Is it wired to the same battery as your trolling motor? That would be the problem.


----------



## bassfisher23 (Apr 27, 2011)

yes it is . . thats what i was thinking ima buy a lawn mower battery to run the fishfinder here soon


----------



## albright1695 (Apr 27, 2011)

Just ordered a hbird 570di from gander mtn. Backordered!!!!   It was too good of a price to pass up though.


----------



## dyeguy1212 (Apr 27, 2011)

Quackrstackr said:


> Actually, it's DI is second to Lowrance.. but who's counting? :lol:



Too bad Lowrance's DI units don't feature regular sonar. That was the deciding factor for me. HB it is, but I'm getting a GPS combo.


----------



## njTom (Apr 27, 2011)

albright1695 said:


> Just ordered a hbird 570di from gander mtn. Backordered!!!!   It was too good of a price to pass up though.




I checked Gander Mtn. online and only found the Humminbird 570 on sale for 179.00. I didn't see the 570di! Did you purchase from a local store?
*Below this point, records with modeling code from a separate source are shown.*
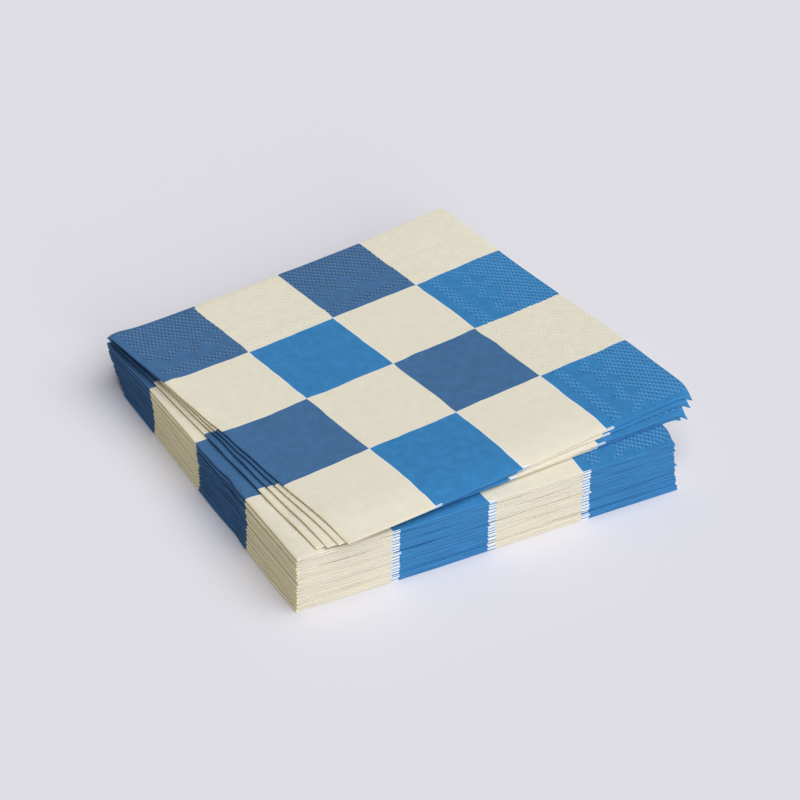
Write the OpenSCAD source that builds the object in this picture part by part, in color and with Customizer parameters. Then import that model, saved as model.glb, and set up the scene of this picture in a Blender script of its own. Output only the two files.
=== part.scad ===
// A stack of paper napkins: most lie squared up, and the last few are twisted into a fan on top.
// Each napkin is a square sheet of tissue with a printed chequer, folded in half and in half again.
// The first fold makes two noses along the front (-Y). The second closes the left side (-X).
// The cut edges lie at the back and on the right. The folds are springy, so a napkin is thicker
// at the front than at the back, and the stack slopes. The origin is the middle of its foot.

/* [Napkin] */
// Side of the folded napkin, half the side of the open sheet
napkin_side = 165; // [100:1:240]
// Thickness of one layer of the sheet, all its plies together
sheet_t = 0.3; // [0.2:0.01:0.5]
// Air between two layers at the front, where the first fold springs open
front_gap = 0.1; // [0.05:0.01:0.2]
// Air between two layers at the back, where the cut edges lie flat
back_gap = 0.02; // [0.01:0.01:0.04]

/* [Stack] */
// Napkins that lie squared up
squared_count = 16; // [1:1:30]
// Air between a napkin and the one it lies on
rest_gap = 0.01; // [0.01:0.01:0.1]

/* [Fan] */
// Turn of each fanned napkin about its middle, from the lowest up
fan_turns = [3.6, 4.5, 6.4, 7.9]; // [0:0.1:12]
// How far the fan's middle lies to the right of the stack's
fan_right = 5.3; // [-10:0.1:10]
// How far it lies to the back
fan_back = 6; // [-10:0.1:10]

/* [Print] */
// Checks along each side of the folded napkin
checks = 4; // [1:1:8]
// How far the print of the lower fold lies to the right of the upper fold's
print_slip = 3.3; // [0.1:0.1:8]
// How far each printed check reaches under its neighbours
print_lap = 0.05; // [0.01:0.01:0.2]
// Bare field
cream = "#E3DDC8";
// Check in the row along the cut edge at the back, and in every second row from it
dark_blue = "#406898";
// Check in the rows between
light_blue = "#3882BC";

/* [Hidden] */
fanned_count = len(fan_turns);
count = squared_count + fanned_count;
half_side = napkin_side / 2;
check_side = napkin_side / checks;
front_t = 4 * sheet_t + 3 * front_gap; // all four layers
back_t = 4 * sheet_t + 3 * back_gap;
taper = atan((front_t - back_t) / 2 / napkin_side); // of each face against the middle plane
past = 1; // how far a cut runs past the faces that it opens
nose_ratio = 1.05; // radius of a fold's nose against half of what it holds: it is pressed a little flat
round_fn = 48;

// Lays along X, from one x to the other, an outline whose own x is Y
module along_x(from, to) {
  translate([from, 0, 0])
    rotate([90, 0, 90])
      linear_extrude(to - from)
        children();
}

// A napkin's wedge seen from the right, about its middle plane. It is 2 * front thick at the
// front edge and 2 * back at the back edge, and is drawn from one y to the other
module wedge_outline(front, back, from, to) {
  slope = (front - back) / napkin_side;
  z0 = front - slope * (from + half_side);
  z1 = front - slope * (to + half_side);
  polygon([[from, -z0], [to, -z1], [to, z1], [from, z0]]);
}

// The wedge laid along X, with a round nose that starts at the given inset from the left side.
// It runs past the front, the back and the right by the given length
module nosed_wedge(front, back, inset, past = 0) {
  nose = front * nose_ratio;
  nose_x = -half_side + inset + nose;
  intersection() {
    along_x(-half_side - past, half_side + past)
      wedge_outline(front, back, -half_side - past, half_side + past);
    union() {
      translate([nose_x, -half_side - 2 * past, 0])
        rotate([-90, 0, 0])
          cylinder(h = napkin_side + 4 * past, r = nose, $fn = round_fn);
      translate([nose_x, -half_side - 2 * past, -front_t])
        cube([napkin_side + 2 * past, napkin_side + 4 * past, 2 * front_t]);
    }
  }
}

// The first fold: each pair of layers ends in a nose of its own at the front
module first_fold_outline() {
  nose = (sheet_t + front_gap / 2) * nose_ratio;
  for (side = [-1, 1])
    translate([-half_side + nose, side * (sheet_t + front_gap)])
      circle(nose, $fn = round_fn);
  translate([-half_side + nose, -front_t])
    square([napkin_side - nose, 2 * front_t]);
}

// Air between the outer and the inner layers. It bends round the second fold on the left, and
// the first fold closes it at the front
module wrapped_air() {
  intersection() {
    difference() {
      nosed_wedge(front_t / 2 - sheet_t, back_t / 2 - sheet_t, sheet_t, past);
      nosed_wedge(sheet_t + front_gap / 2, sheet_t + back_gap / 2, sheet_t + front_gap, 2 * past);
    }
    translate([-half_side, -half_side + sheet_t, -front_t])
      cube([napkin_side + 2 * past, napkin_side, 2 * front_t]);
  }
}

// Air between the two inner layers, which the second fold closes on the left
module middle_air() {
  along_x(-half_side + 2 * sheet_t + front_gap, half_side + past)
    wedge_outline(front_gap / 2, back_gap / 2, -half_side - past, half_side + past);
}

// One napkin, folded twice, about its middle plane
module folded_sheet() {
  difference() {
    intersection() {
      nosed_wedge(front_t / 2, back_t / 2, 0, past);
      along_x(-half_side - past, half_side) first_fold_outline();
    }
    wrapped_air();
    middle_air();
  }
}

// Where a line between two columns of checks lies. The outermost lines are past the sides
function column_line(line, slip) =
  line == 0 ? -half_side - past :
  line == checks ? half_side + past :
  -half_side + line * check_side + slip;

// What is printed in a check: 0 is bare, 1 the dark blue and 2 the light blue
function ink(column, row) = (column + row) % 2 == 1 ? 0 : row % 2 == 0 ? 1 : 2;

// Blocks over the checks of one ink, in the upper two layers (side 1) or the lower two (side -1)
module check_blocks(which, side) {
  for (column = [0 : checks - 1], row = [0 : checks - 1])
    if (ink(column, row) == which) {
      left = column_line(column, -side * print_slip / 2) - print_lap;
      right = column_line(column + 1, -side * print_slip / 2) + print_lap;
      front = half_side - (row + 1) * check_side - print_lap;
      translate([left, front, side > 0 ? -print_lap : -front_t])
        cube([right - left, check_side + 2 * print_lap, front_t + print_lap]);
    }
}

// The part of the napkin that has one ink
module inked(which) {
  intersection() {
    folded_sheet();
    for (side = [-1, 1])
      check_blocks(which, side);
  }
}

module printed_napkin() {
  color(cream) inked(0);
  color(dark_blue) inked(1);
  color(light_blue) inked(2);
}

// Tips its children about the front edge by the taper of one face
module tipped() {
  translate([0, -half_side, 0])
    rotate([-taper, 0, 0])
      translate([0, half_side, 0])
        children();
}

// Twists a napkin against the one below it, by its place in the stack
module twisted(place) {
  fanned = place - squared_count;
  if (fanned < 1)
    children();
  else if (fanned == 1)
    translate([fan_right, fan_back, 0])
      rotate([0, 0, fan_turns[0]])
        children();
  else
    rotate([0, 0, fan_turns[fanned - 1] - fan_turns[fanned - 2]])
      children();
}

// Climbs from the foot to the napkin in the given place. Each napkin lies on the sloping upper
// face of the one below
module napkin(place, at = 1) {
  if (at == place)
    tipped()
      translate([0, 0, front_t / 2])
        printed_napkin();
  else
    tipped()
      translate([0, 0, front_t + rest_gap])
        tipped()
          twisted(at + 1)
            napkin(place, at + 1);
}

for (place = [1 : count])
  napkin(place);
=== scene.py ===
"""A stack of paper napkins: sixteen lie squared up, and the last four are twisted into a fan on top.

Each napkin is one sheet of tissue, folded in half towards the front and in half again towards the left.
It is one closed mesh that follows the sheet through both folds. Lengths are in millimetres until a mesh
is made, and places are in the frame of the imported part.
"""
import math

import bpy
import numpy as np
from mathutils import Matrix, Vector

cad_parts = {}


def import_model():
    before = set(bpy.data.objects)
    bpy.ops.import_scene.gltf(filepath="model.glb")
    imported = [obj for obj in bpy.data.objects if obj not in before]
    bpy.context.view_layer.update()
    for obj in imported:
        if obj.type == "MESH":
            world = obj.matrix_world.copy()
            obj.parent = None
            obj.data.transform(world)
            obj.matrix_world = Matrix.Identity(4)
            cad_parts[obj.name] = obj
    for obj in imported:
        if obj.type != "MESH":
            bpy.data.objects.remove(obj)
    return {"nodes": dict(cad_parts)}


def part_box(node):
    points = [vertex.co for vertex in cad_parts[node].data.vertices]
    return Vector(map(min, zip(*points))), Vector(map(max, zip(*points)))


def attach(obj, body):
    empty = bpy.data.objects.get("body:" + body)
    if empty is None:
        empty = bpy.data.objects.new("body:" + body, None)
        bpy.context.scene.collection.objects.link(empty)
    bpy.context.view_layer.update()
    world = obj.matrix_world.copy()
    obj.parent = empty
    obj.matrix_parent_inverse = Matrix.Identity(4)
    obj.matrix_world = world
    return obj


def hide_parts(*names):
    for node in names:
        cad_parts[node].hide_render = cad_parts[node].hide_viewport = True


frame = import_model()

MM = 0.001

# The stack, as the frame has it
NAMES = sorted(frame["nodes"])
FANNED = 4
SQUARED = len(NAMES) - FANNED
TOPMOST = len(NAMES) - 1
LOWEST = [Vector(corner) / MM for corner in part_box(NAMES[0])]
SIDE = round(LOWEST[1].x - LOWEST[0].x, 1)
HALF = SIDE / 2
CHECK = SIDE / 4
SLOT_FRONT = 1.506  # height that a squared napkin takes at its front, its springy folds included
SLOT_BACK = 1.2625  # the same at its back, where the cut edges lie flat

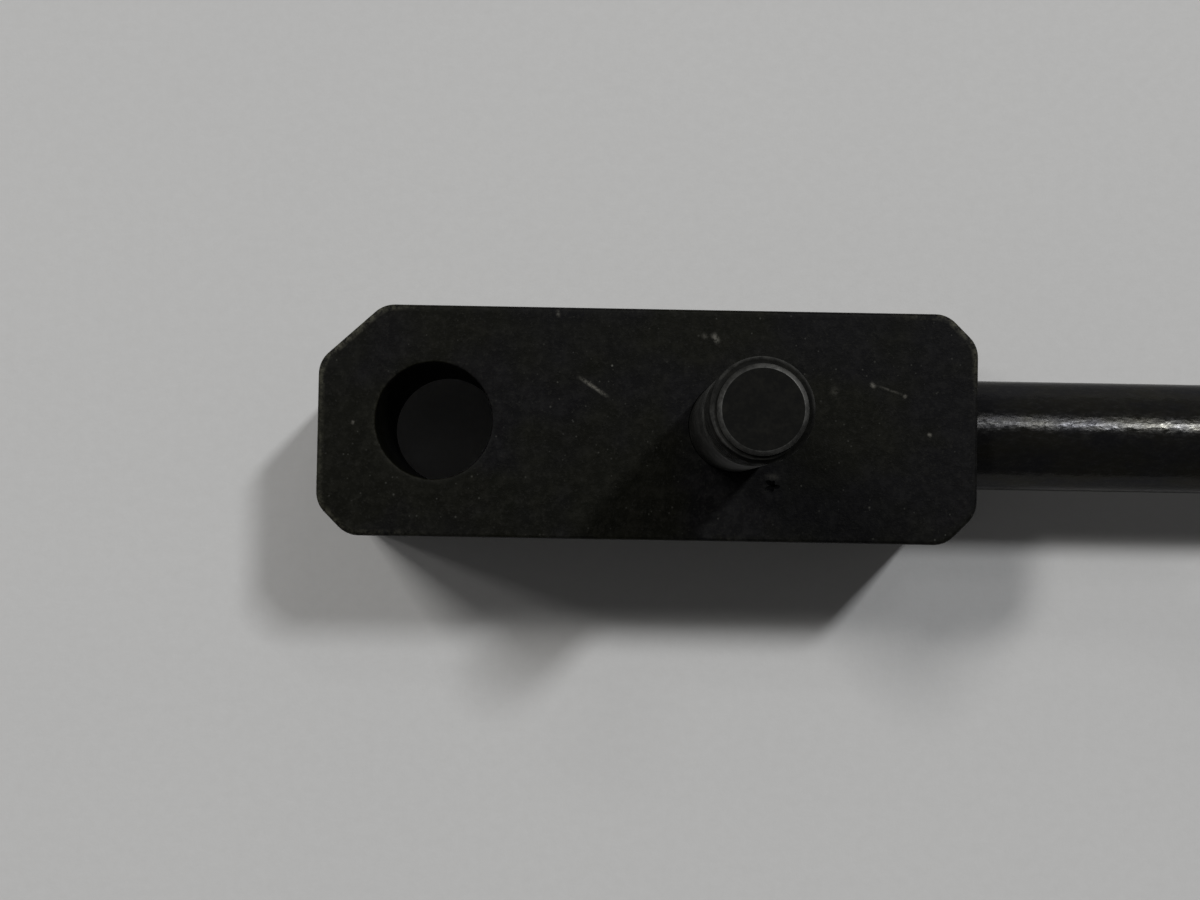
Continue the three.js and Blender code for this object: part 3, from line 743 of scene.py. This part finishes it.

I can't find it any cheaper for 299.00 online.


----------



## malaki (Apr 27, 2011)

https://www.universalmania.com/search.asp?sp=humminbird
a fellow member gave me this tip! my 597 was backorderd too but if you look around everybody is sold out on the new HB di. they get them in and sell out fast! i looked at the lowrance modle and it doesnt compare to the humminbird. #-o


----------



## dyeguy1212 (Apr 27, 2011)

If you ordered from gander mtn, you might want to cancel the order and reorder.

Use promo code G9126. Save 25-40 bucks and get free shipping.


----------



## dyeguy1212 (Apr 27, 2011)

bassfisher23 said:


> so got to try it out this weekend the picture is great but i works fine when im running my gas motor but when i use my trolling motor sometimes it gets a false reading for some reason and the depth will start flashing and show like 500 feet sometimes :evil: anyone else have this problem????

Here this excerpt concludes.